Application for Guggenheim Fellowship rejected.

1951
One-man show at the Museum of Fine Arts, Houston, in April. In conjunction with exhibition, writes series of articles on art and architecture for the Daily Tribune in Bay City.

Works on idea for an abstract ballet.

Betty Parsons considers publishing Bess' letters; later rejects idea.

One-man shows at Texas A&M Student Center, and at the Oklahoma Art Center, Oklahoma City.

1952
Included in four-man show at Philbrook Art Center, Tulsa, Oklahoma, in February.

1953
Completes plan for Ballet Black and White; submits it to Meyer Schapiro, who dismisses it.

Continues correspondence with psychology and anthropology scholars about his theories.

1954
One-man show at Betty Parsons Gallery.

Father dies; mother eventually moves to Bay City.

Concludes that the hermaphrodite is the universal symbol found in Egyptian, Hebrew, Greek, and Chinese art.

1955
Lectures at the Medical Center, Galveston, on "The Use of Symbols to Release Tensions."

1956
Begins collecting written data on relation between endocrinology and painting.

1957
One-man show at Betty Parsons Gallery.

1958
Compiles notebook of sketches, clippings, and quotations—drawn from alchemy, mythology, art history, iconography, psychoanalysis, Jungian mysticism, Goethe, the Bible, and personal experience—to support his thesis that the key to eternal life is the urethral orgasm of the pseudo-hermaphrodite.

One-man exhibitions at André Emmerich Gallery, Houston; Stanford University, Palo Alto, California; included in group show at the M.H. de Young Memorial Museum, San Francisco.

1959
Submits notebook to Ford Foundation as project for possible research funding; also circulates it to scholars across the country for comments.

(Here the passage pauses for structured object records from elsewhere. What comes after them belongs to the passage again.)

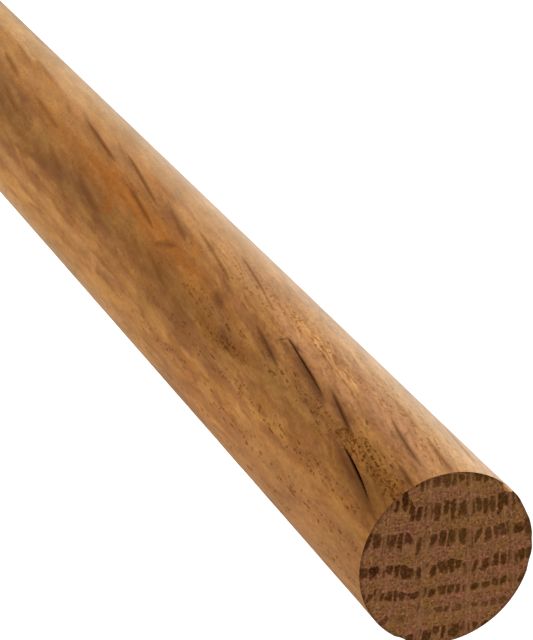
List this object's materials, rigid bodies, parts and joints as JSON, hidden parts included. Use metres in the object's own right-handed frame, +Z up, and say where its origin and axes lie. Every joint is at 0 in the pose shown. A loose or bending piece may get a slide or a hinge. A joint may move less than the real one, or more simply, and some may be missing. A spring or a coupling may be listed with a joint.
{
  "type": "dowel rod",
  "caption": "Round solid oak dowel rod with flat sawn ends and a few fine drying checks near one end.",
  "frame": {"origin": "centre of the lower sawn end, which the rod stands on", "axes": "+Z up along the rod's axis, towards the end with the drying checks and the rim split"},
  "size_m": [0.0254, 0.0254, 0.3048],
  "materials": {
    "oak": "bare sanded red oak on the round, darker sawn end grain"
  },
  "bodies": {
    "root": {"dowel_rod": "oak"}
  },
  "joints": []
}
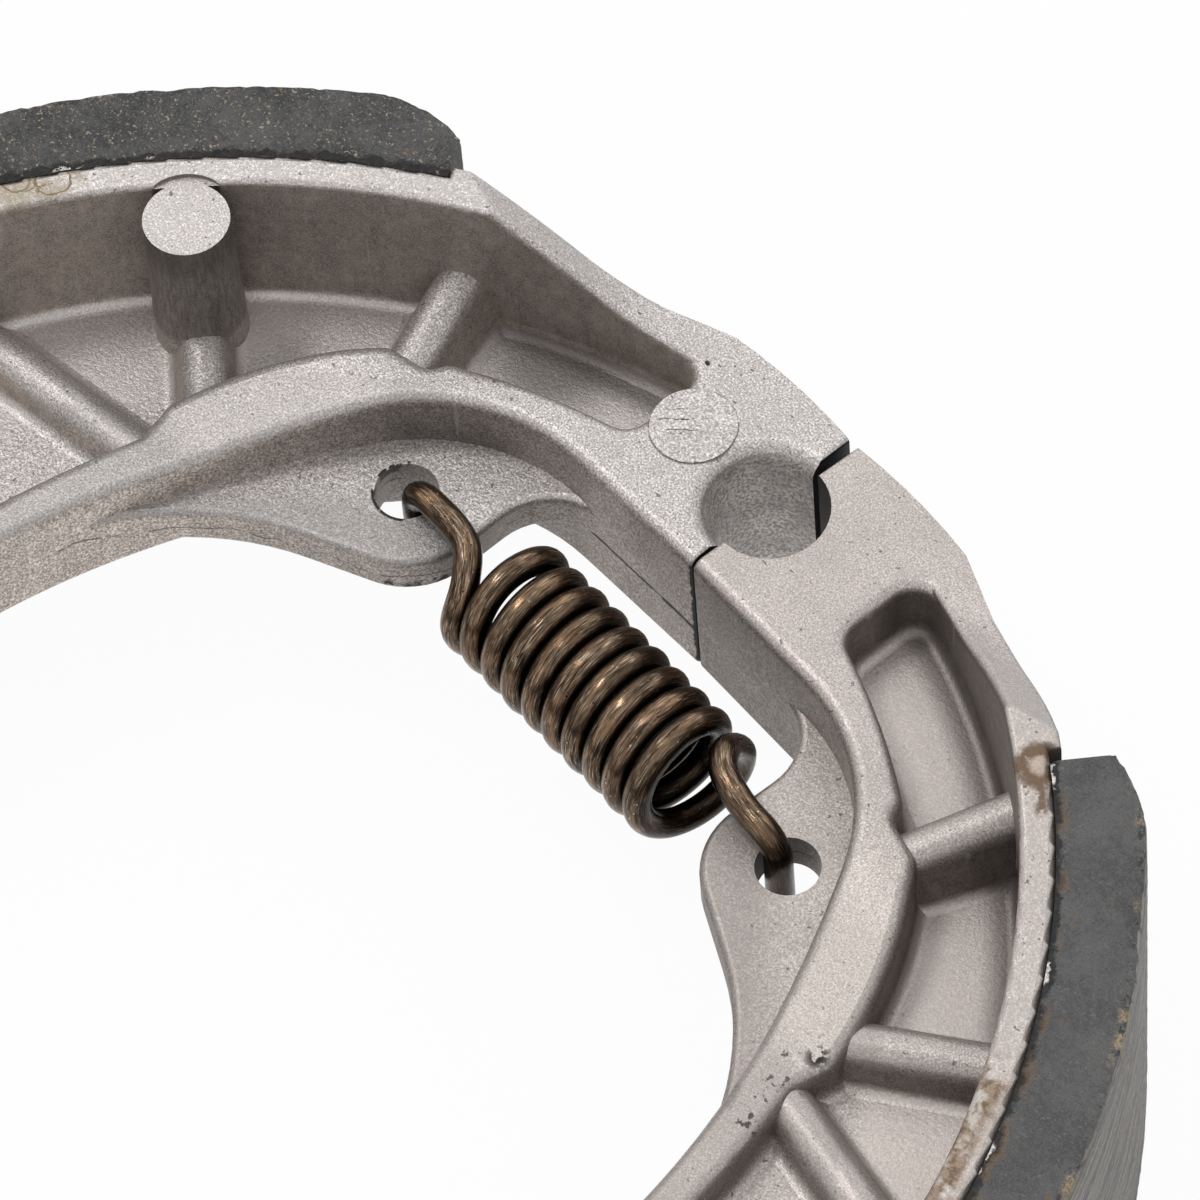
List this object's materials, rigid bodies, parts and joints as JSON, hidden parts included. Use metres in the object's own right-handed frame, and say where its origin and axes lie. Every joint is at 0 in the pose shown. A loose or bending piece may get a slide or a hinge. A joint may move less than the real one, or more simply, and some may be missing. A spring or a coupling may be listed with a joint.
{
  "type": "motorcycle drum brake shoe set",
  "caption": "Pair of cast brake shoes with bonded linings, drawn together by coil springs round an anchor pin seat, for a small wheel's drum brake.",
  "frame": {"origin": "centre of the brake drum on the shoes' mid-plane, with the shoes drawn together", "axes": "+Z along the wheel's axle, towards the face that shows in the picture; +Y from the drum's centre towards the anchor pin; +X towards the right shoe"},
  "size_m": [0.1062, 0.0998, 0.025],
  "materials": {
    "cast_aluminium": "sand-textured die casting, light warm grey, matt with a fine sparkle",
    "friction_material": "moulded friction compound, dark charcoal with pale and yellowish flecks, rough",
    "spring_wire": "oil-tempered bronze-brown wire, semi-gloss with drawn streaks"
  },
  "bodies": {
    "left_shoe": {"shoe_casting_left": "cast_aluminium", "friction_lining_left": "friction_material", "return_spring_anchor": "spring_wire", "return_spring_cam": "spring_wire"},
    "right_shoe": {"shoe_casting_right": "cast_aluminium", "friction_lining_right": "friction_material"}
  },
  "joints": [
    {"name": "shoe_opening", "type": "hinge", "parent": "left_shoe", "child": "right_shoe", "pos_m": [0, 0.0432, 0], "axis": [0, 0, 1], "range_deg": [0, 5], "stiffness_Nm_per_rad": 20, "springref_deg": -5.73, "deforming": ["return_spring_anchor", "return_spring_cam"]}
  ]
}
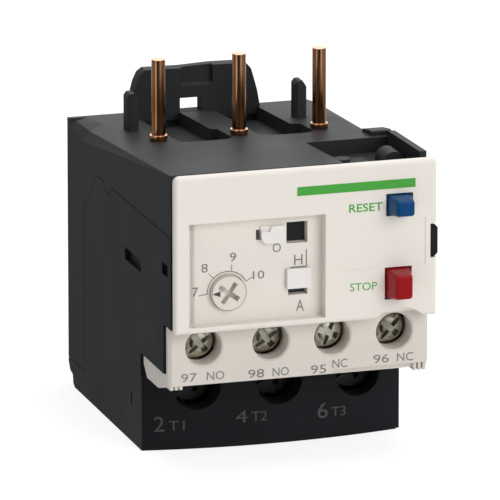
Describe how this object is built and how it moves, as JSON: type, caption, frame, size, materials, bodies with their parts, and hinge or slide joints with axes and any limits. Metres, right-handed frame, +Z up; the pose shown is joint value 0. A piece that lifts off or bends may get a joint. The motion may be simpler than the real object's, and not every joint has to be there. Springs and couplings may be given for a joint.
{
  "type": "thermal overload relay",
  "caption": "Plug-under thermal overload relay with copper pins, a setting dial behind a hinged clear cover, reset and stop buttons, control screw terminals and a motor terminal base.",
  "frame": {"origin": "middle of the flat underside of the housing", "axes": "+X to the right seen from the front panel, +Y to the back, +Z up along the pins"},
  "size_m": [0.0455, 0.0655, 0.0626],
  "materials": {
    "black": "matte",
    "white": "satin",
    "clear": "gloss",
    "blue": "satin",
    "red": "satin",
    "dial_white": "satin",
    "dark_blue": "satin",
    "flag": "matte",
    "copper": "satin",
    "plated": "satin",
    "spring_steel": "satin",
    "bimetal": "satin",
    "heater": "matte",
    "mechanism": "matte"
  },
  "bodies": {
    "case": {"upper_housing": "black", "lower_housing": "black", "front_cover": "white", "terminal_strip": "white", "hinge_pin": "plated", "mechanism_plate": "mechanism", "lever_pin": "plated", "aux_terminal_97": "copper", "aux_terminal_98": "copper", "aux_terminal_95": "copper", "aux_terminal_96": "copper", "power_pin_1": "copper", "heater_coil_1": "heater", "bimetal_1": "bimetal", "output_bar_1": "copper", "power_pin_2": "copper", "heater_coil_2": "heater", "bimetal_2": "bimetal", "output_bar_2": "copper", "power_pin_3": "copper", "heater_coil_3": "heater", "bimetal_3": "bimetal", "output_bar_3": "copper"},
    "window": {"window_cover": "clear"},
    "dial": {"setting_dial": "dial_white", "dial_cam": "dial_white"},
    "selector": {"mode_selector": "dial_white", "selector_slide": "dark_blue"},
    "tab": {"test_tab": "dial_white"},
    "flag": {"trip_flag": "flag"},
    "reset": {"reset_button": "blue", "reset_spring": "spring_steel"},
    "stop": {"stop_button": "red", "stop_spring": "spring_steel"},
    "bars": {"trip_bar": "mechanism", "differential_bar": "mechanism"},
    "lever": {"trip_lever": "mechanism", "compensating_strip": "bimetal"},
    "carrier": {"contact_carrier": "mechanism", "contact_bridge_no": "copper", "contact_bridge_nc": "copper"},
    "clamp_97": {"aux_clamp_97": "plated"},
    "screw_97": {"aux_screw_97": "plated"},
    "clamp_98": {"aux_clamp_98": "plated"},
    "screw_98": {"aux_screw_98": "plated"},
    "clamp_95": {"aux_clamp_95": "plated"},
    "screw_95": {"aux_screw_95": "plated"},
    "clamp_96": {"aux_clamp_96": "plated"},
    "screw_96": {"aux_screw_96": "plated"},
    "power_clamp_body_1": {"power_clamp_1": "plated"},
    "power_screw_body_1": {"power_screw_1": "plated"},
    "power_clamp_body_2": {"power_clamp_2": "plated"},
    "power_screw_body_2": {"power_screw_2": "plated"},
    "power_clamp_body_3": {"power_clamp_3": "plated"},
    "power_screw_body_3": {"power_screw_3": "plated"}
  },
  "joints": [
    {"name": "window_hinge", "type": "hinge", "parent": "case", "child": "window", "pos_m": [-0.01895, -0.03025, 0.03435], "axis": [0, 0, -1], "range_deg": [0, 100]},
    {"name": "dial_turn", "type": "hinge", "parent": "case", "child": "dial", "pos_m": [-0.01255, -0.025, 0.0307], "axis": [0, 1, 0], "range_deg": [0, 150]},
    {"name": "selector_slide", "type": "slide", "parent": "case", "child": "selector", "axis": [0, 0, -1], "range_m": [0, 0.0014]},
    {"name": "tab_slide", "type": "slide", "parent": "case", "child": "tab", "axis": [-1, 0, 0], "range_m": [0, 0.0015], "stiffness_N_per_m": 200, "springref_m": -0.0004},
    {"name": "flag_drop", "type": "slide", "parent": "case", "child": "flag", "axis": [0, 0, -1], "range_m": [0, 0.0022]},
    {"name": "reset_press", "type": "slide", "parent": "case", "child": "reset", "axis": [0, 1, 0], "range_m": [0, 0.0025], "stiffness_N_per_m": 600, "springref_m": -0.001, "deforming": ["reset_spring"]},
    {"name": "stop_press", "type": "slide", "parent": "case", "child": "stop", "axis": [0, 1, 0], "range_m": [0, 0.002], "stiffness_N_per_m": 600, "springref_m": -0.001, "deforming": ["stop_spring"]},
    {"name": "bars_slide", "type": "slide", "parent": "case", "child": "bars", "axis": [1, 0, 0], "range_m": [0, 0.002], "stiffness_N_per_m": 150, "springref_m": -0.0005},
    {"name": "lever_turn", "type": "hinge", "parent": "case", "child": "lever", "pos_m": [0.0175, -0.0097, 0.042], "axis": [0, 0, -1], "range_deg": [0, 6.8]},
    {"name": "carrier_slide", "type": "slide", "parent": "case", "child": "carrier", "axis": [0, 1, 0], "range_m": [0, 0.00061]},
    {"name": "clamp_97_slide", "type": "slide", "parent": "case", "child": "clamp_97", "axis": [0, 1, 0], "range_m": [0, 0.0024]},
    {"name": "screw_97_turn", "type": "hinge", "parent": "clamp_97", "child": "screw_97", "pos_m": [-0.0161, -0.023, 0.0212], "axis": [0, 1, 0], "range_deg": [0, 1600]},
    {"name": "clamp_98_slide", "type": "slide", "parent": "case", "child": "clamp_98", "axis": [0, 1, 0], "range_m": [0, 0.0024]},
    {"name": "screw_98_turn", "type": "hinge", "parent": "clamp_98", "child": "screw_98", "pos_m": [-0.0046, -0.023, 0.0212], "axis": [0, 1, 0], "range_deg": [0, 1600]},
    {"name": "clamp_95_slide", "type": "slide", "parent": "case", "child": "clamp_95", "axis": [0, 1, 0], "range_m": [0, 0.0024]},
    {"name": "screw_95_turn", "type": "hinge", "parent": "clamp_95", "child": "screw_95", "pos_m": [0.006, -0.023, 0.0212], "axis": [0, 1, 0], "range_deg": [0, 1600]},
    {"name": "clamp_96_slide", "type": "slide", "parent": "case", "child": "clamp_96", "axis": [0, 1, 0], "range_m": [0, 0.0024]},
    {"name": "screw_96_turn", "type": "hinge", "parent": "clamp_96", "child": "screw_96", "pos_m": [0.0167, -0.023, 0.0212], "axis": [0, 1, 0], "range_deg": [0, 1600]},
    {"name": "power_clamp_1_slide", "type": "slide", "parent": "case", "child": "power_clamp_body_1", "axis": [0, 1, 0], "range_m": [0, 0.0035]},
    {"name": "power_screw_1_turn", "type": "hinge", "parent": "power_clamp_body_1", "child": "power_screw_body_1", "pos_m": [-0.0133, -0.007, 0.0107], "axis": [0, 1, 0], "range_deg": [0, 2000]},
    {"name": "power_clamp_2_slide", "type": "slide", "parent": "case", "child": "power_clamp_body_2", "axis": [0, 1, 0], "range_m": [0, 0.0035]},
    {"name": "power_screw_2_turn", "type": "hinge", "parent": "power_clamp_body_2", "child": "power_screw_body_2", "pos_m": [0.0007, -0.007, 0.0107], "axis": [0, 1, 0], "range_deg": [0, 2000]},
    {"name": "power_clamp_3_slide", "type": "slide", "parent": "case", "child": "power_clamp_body_3", "axis": [0, 1, 0], "range_m": [0, 0.0035]},
    {"name": "power_screw_3_turn", "type": "hinge", "parent": "power_clamp_body_3", "child": "power_screw_body_3", "pos_m": [0.0147, -0.007, 0.0107], "axis": [0, 1, 0], "range_deg": [0, 2000]}
  ],
  "couplings": [
    {"joint": "flag_drop", "follows": "bars_slide", "ratio": 1.1},
    {"joint": "lever_turn", "follows": "bars_slide", "rad_per_m": 58.8},
    {"joint": "carrier_slide", "follows": "bars_slide", "ratio": 0.3},
    {"joint": "screw_97_turn", "follows": "clamp_97_slide", "rad_per_m": 10472},
    {"joint": "screw_98_turn", "follows": "clamp_98_slide", "rad_per_m": 10472},
    {"joint": "screw_95_turn", "follows": "clamp_95_slide", "rad_per_m": 10472},
    {"joint": "screw_96_turn", "follows": "clamp_96_slide", "rad_per_m": 10472},
    {"joint": "power_screw_1_turn", "follows": "power_clamp_1_slide", "rad_per_m": 8976},
    {"joint": "power_screw_2_turn", "follows": "power_clamp_2_slide", "rad_per_m": 8976},
    {"joint": "power_screw_3_turn", "follows": "power_clamp_3_slide", "rad_per_m": 8976}
  ]
}
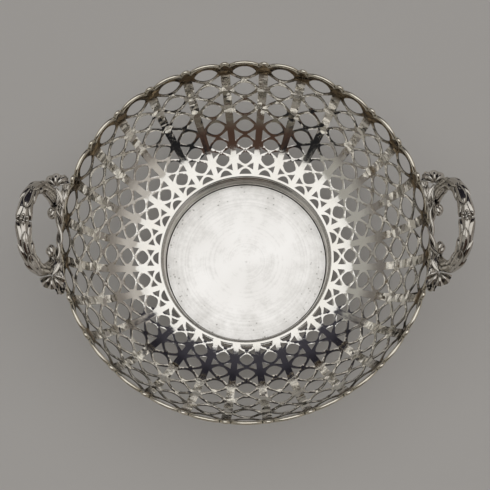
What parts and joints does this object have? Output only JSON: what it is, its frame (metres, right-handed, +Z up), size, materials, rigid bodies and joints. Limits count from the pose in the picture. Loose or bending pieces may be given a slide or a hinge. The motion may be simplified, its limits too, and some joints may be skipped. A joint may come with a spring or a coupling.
{
  "type": "pierced two-handled bowl",
  "caption": "Round silver bowl with a pierced oval-and-bar wall, scalloped wire rim, sunk plain centre on a collar foot, and two cast laurel loop handles.",
  "frame": {"origin": "on the resting plane, under the centre of the foot", "axes": "+Z up, out of the bowl; the two handles lie on +X and -X"},
  "size_m": [0.2644, 0.2294, 0.1198],
  "materials": {
    "polished_sheet": "polished pierced sterling sheet",
    "rim_wire_silver": "polished wire with a warm tone",
    "satin_plate": "soft satin with fine use scratches",
    "collar_silver": "polished",
    "cast_silver": "cast, with darkened recesses",
    "shell_silver": "cast and burnished flutes"
  },
  "bodies": {
    "root": {"pierced_wall": "polished_sheet", "rim_wire": "rim_wire_silver", "base_plate": "satin_plate", "collar": "collar_silver", "foot_ring": "collar_silver", "right_bow": "cast_silver", "right_rail": "cast_silver", "right_berries": "cast_silver", "right_shell_front": "shell_silver", "right_shell_back": "shell_silver", "right_bud_front": "cast_silver", "right_bud_back": "cast_silver", "right_spray_front": "cast_silver", "right_spray_back": "cast_silver", "left_bow": "cast_silver", "left_rail": "cast_silver", "left_berries": "cast_silver", "left_shell_front": "shell_silver", "left_shell_back": "shell_silver", "left_bud_front": "cast_silver", "left_bud_back": "cast_silver", "left_spray_front": "cast_silver", "left_spray_back": "cast_silver"}
  },
  "joints": []
}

One-man show at Betty Parsons Gallery in April.

1960
Undergoes first of a series of surgical operations to support his immortality thesis.

1961
Develops idea for a film based on vision of Dionysius as both bull and man; seeks funding for this project from several patrons.

Hurricane Carla hits Gulf Coast; Bess loses his house and possessions, but salvages paintings.

1962
Retrospective at Betty Parsons Gallery in January; catalogue includes essay by Meyer Schapiro.

One-man show at Contemporary Arts Museum, Houston, in April.

Painting included in "Wit and Whimsy in 20th Century Art," organized by the American Federation of Arts, New York.

1963
Blaffer Foundation considers doing a monograph on his work; later abandons project.

One-man exhibition at the New Arts Gallery, Houston, in May.

1965
Dr. John Money at John Hopkins University becomes interested in Bess' ideas; later includes him in an article, written in conjunction with Michael DiPriest, for Journal of Sex Research, 1976.

Bess' notebook documenting his immortality thesis read by some faculty members at University of California, Los Angeles, School of Medicine, and by anthropologists at the University of Western Australia studying aborigine tribes whose rituals include pseudo-hermaphroditic alteration.

Enters what he identifies as "Phase Two" of his career—more highly defined symbolism and expansion of media to include sculpture and film.

1966
Work included in the Eighth Annual Painting Invitational sponsored by the Junior League of Longview, Texas.

1967
Last one-man show at Betty Parsons Gallery in May.

One-man show at the Witte Memorial Museum, San Antonio, in October.

1968
Medical editor of Washington Star loses the documentary notebook Bess had been compiling since 1958.

1973
Meyer Schapiro assists in getting Bess a Mark Rothko Foundation grant for $125 a month.

1974
Suffers mild stroke. Brother commits him to San Antonio State Hospital in May. Enters Bay Villa Nursing Home, Bay City, in September; ceases to paint.

1977
One-man show sponsored by Bay City Art League in March.

Dies November 11 in Bay Villa Nursing Home.